A STUDY investigating how much privilege religion receives under Scottish law has found the influence of churches has increased in education over the past 140 years.
The initial findings from the research, which was carried out by researchers at Glasgow University and is being published tomorrow, is expected to say there has been a general pattern of diminishing statutory support for religion in many areas in an increasingly secularised society. But it will conclude education has bucked this trend since state schooling was created in 1872, by changes which have strengthened the place of religion in schools.
The project, which is the first study of its kind in more than 100 years, was funded by £40,000 from the Humanist Society Scotland (HSS) and the findings will be discussed at the HSS annual conference, which is taking place in Edinburgh today.
Study leader Callum Brown, professor of late modern European history at Glasgow University, said that when the state took over education from churches in 1872, the law that was created was “woolly” over the role of churches.

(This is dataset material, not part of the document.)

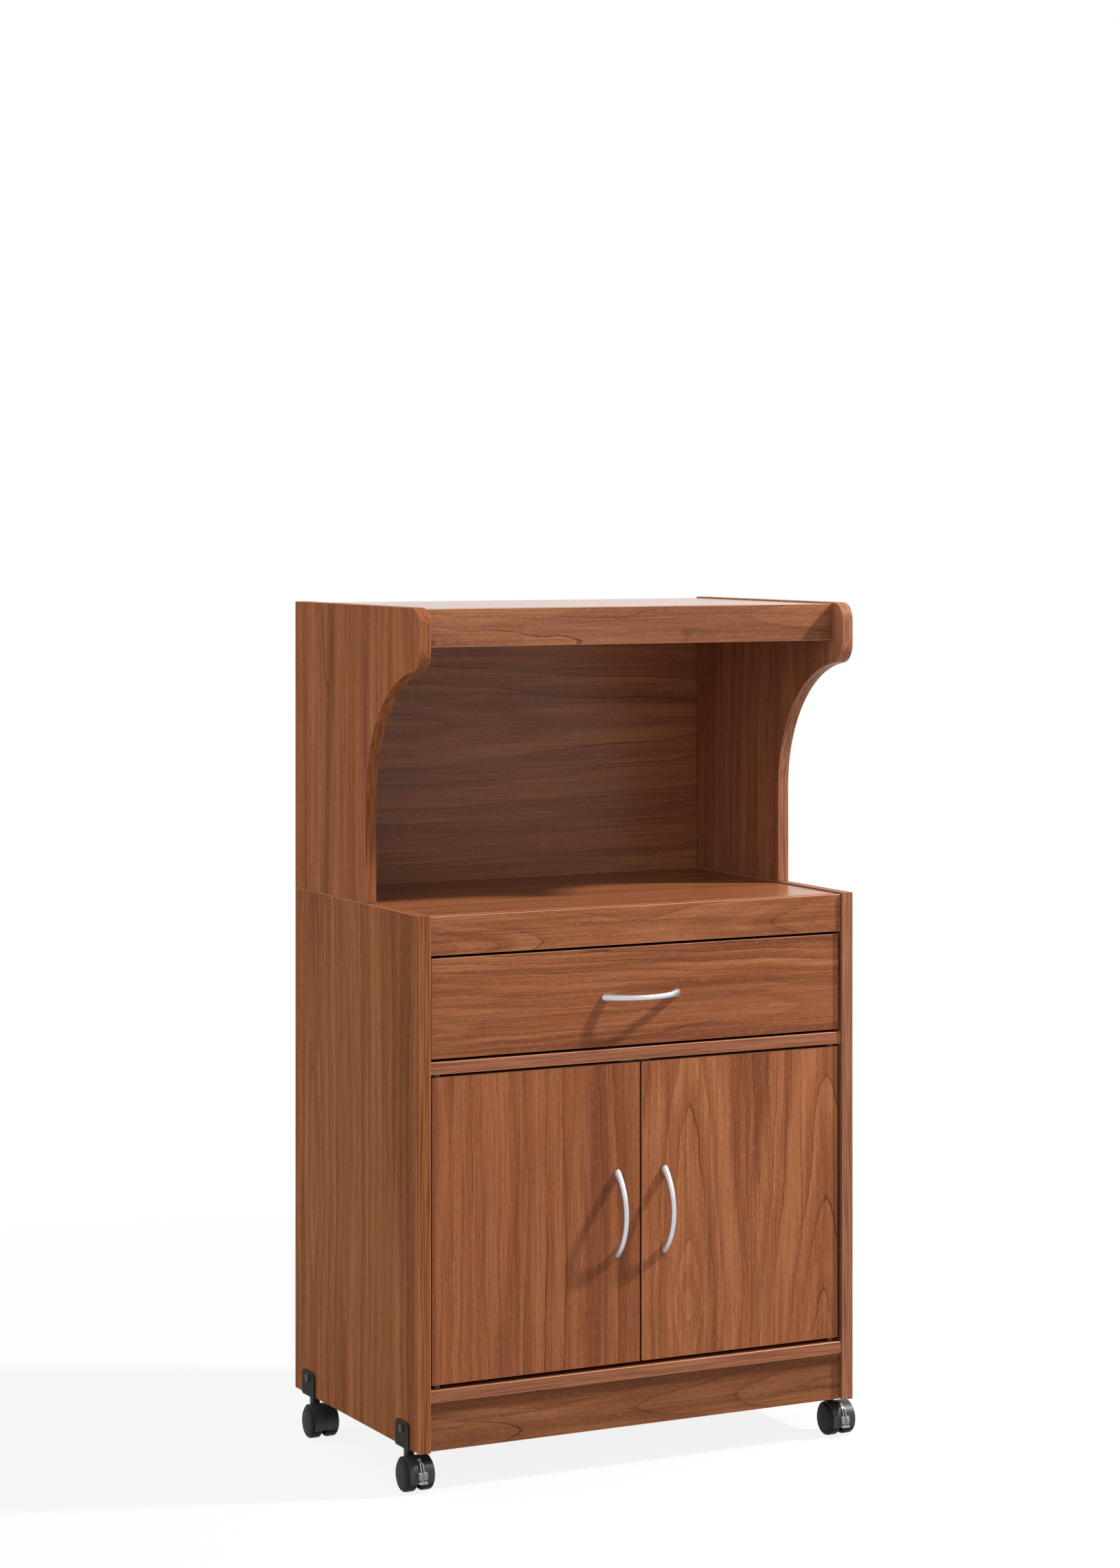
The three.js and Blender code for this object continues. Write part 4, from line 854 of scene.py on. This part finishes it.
def studio_floor():
    reach = 14.0
    near, far = 1.2, 3.2  # where the floor's own glow starts to rise, and where it is pure white
    glow_near = 0.87
    mesh = bpy.data.meshes.new("floor")
    shape = bmesh.new()
    bmesh.ops.create_circle(shape, cap_ends=True, segments=96, radius=reach)
    shape.to_mesh(mesh)
    shape.free()
    floor = bpy.data.objects.new("floor", mesh)
    scene.collection.objects.link(floor)
    material, s = new_material("floor")
    seen = seen_directly(s)
    grain = s.noise(object_place(s, 40.0), 1.0, 3.0)
    matt = s.mix(grain, (0.43, 0.43, 0.43, 1.0), (0.44, 0.44, 0.44, 1.0))
    matt = s.mix(seen, matt, (0.1, 0.1, 0.1, 1.0))
    diffuse = s.node("ShaderNodeBsdfDiffuse", {"Color": matt}).outputs[0]
    # plain white well away from the cart, so that no horizon shows, and a little under it near by,
    # where the shadow falls
    place = object_place(s, 1.0)
    away = s.node("ShaderNodeVectorMath", {0: place}, operation="LENGTH").outputs["Value"]
    white = s.plus(glow_near, s.times(s.step(away, near, far), 1.0 - glow_near))
    glow = s.node("ShaderNodeEmission", {
        "Color": (1.0, 1.0, 1.0, 1.0), "Strength": s.times(seen, white)}).outputs[0]
    both = s.node("ShaderNodeAddShader")
    s.put(both.inputs[0], diffuse)
    s.put(both.inputs[1], glow)
    s.surface(both.outputs[0])
    paint(floor, material)


def studio_world():
    world = bpy.data.worlds.new("studio")
    scene.world = world
    s = Shading(world)
    way = s.split(s.node("ShaderNodeTexCoord").outputs["Generated"])
    level, fall = 0.62, -0.60  # the soft light comes from the left, away from the lamp
    strength = s.plus(s.times(way[0], fall), level)
    soft = s.node("ShaderNodeBackground", {"Color": (1.0, 1.0, 1.0, 1.0), "Strength": strength})
    white = s.node("ShaderNodeBackground", {"Color": (1.0, 1.0, 1.0, 1.0), "Strength": 1.0})
    made = s.node("ShaderNodeMixShader")
    s.put(made.inputs[0], seen_directly(s))
    s.put(made.inputs[1], soft.outputs[0])
    s.put(made.inputs[2], white.outputs[0])
    s.node("ShaderNodeOutputWorld", {"Surface": made.outputs[0]})


def key_light():
    """One soft lamp high on the right, in front, aimed at the doors."""
    distance = 4.0
    aim = Vector((0.0, -0.19, 0.31))
    toward = Vector((62.0, -25.0, 66.0)).normalized()
    light = bpy.data.lights.new("key", "AREA")
    light.shape = "DISK"
    light.size = 0.28
    light.energy = 200.0
    lamp = bpy.data.objects.new("key", light)
    scene.collection.objects.link(lamp)
    lamp.rotation_euler = toward.to_track_quat("Z", "Y").to_euler()
    lamp.location = aim + toward * distance


def photo_camera():
    """The photograph's viewpoint, worked out from the cart's straight edges in it."""
    width, height = 1624.0, 2273.0
    focal, middle = 5458.5, (1102.3, 744.2)
    data = bpy.data.cameras.new("camera")
    camera = bpy.data.objects.new("camera", data)
    scene.collection.objects.link(camera)
    camera.location = (-2.1089, -4.3410, 1.1777)
    camera.rotation_euler = (math.pi / 2, 0.0, math.radians(-28.718))
    data.sensor_width = 36.0
    data.lens = data.sensor_width * focal / height
    data.shift_x = (width / 2 - middle[0]) / height
    data.shift_y = (middle[1] - height / 2) / height
    data.clip_end = 60.0
    scene.camera = camera


studio_floor()
studio_world()
key_light()
photo_camera()
scene.view_settings.view_transform = "Standard"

He said: “The churches' biggest role came through clergymen standing for election to run what were then called elected school boards, which ran the education system in Scotland.
“It was through their popular election that the churches retained their influence, rather than the churches having a statutory influence.
“What has happened in the 20th and into the 21st century is a statutory position has come into being.
“For instance, from 1929 onwards religious education for schoolchildren was effectively made compulsory."
Brown said the biggest change had happened “remarkably late” in 1973, when the Church of Scotland and the Roman Catholic Church were given representation on local authority education committees.
He added: “Before 1973 there was just an ad-hoc acknowledgement that the churches had to be consulted about education, largely in relation to religious education and religious observance. But from 1973 it is made statutory.
“My feeling the reason it happened is that it came straight after the trauma for the churches of secularisation in the 1960s - it was a very challenging decade of change in society, and it may well be the churches were strongly seeking some kind of safety net for their position in the school system at that time.”
Gordon MacRae, chief executive of HSS, said he hoped the “landmark" report would trigger debate and discussion about the future shape of society in Scotland.
He said: “The report comes just a few weeks after the latest Scottish Household Survey show that 47% - nearly in one in two people in Scotland – identify with no religion.
“We think the time is right to be having a discussion in Scotland about how do we create the society that reflects the values and outlooks of the people of Scotland in 2015?”
However Father Thomas Boyle, assistant general secretary of the Bishops’ Conference of Scotland, said churches and other religious bodies had ceded much of their day-to-day control of Scottish schools to the state in modern times.
“Since the reign of James IV and the passing of the very first Education Act in the world in 1496, schools in Scotland have been a partnership between church and state,” he said. “Modern legislation reflects this historical partnership.”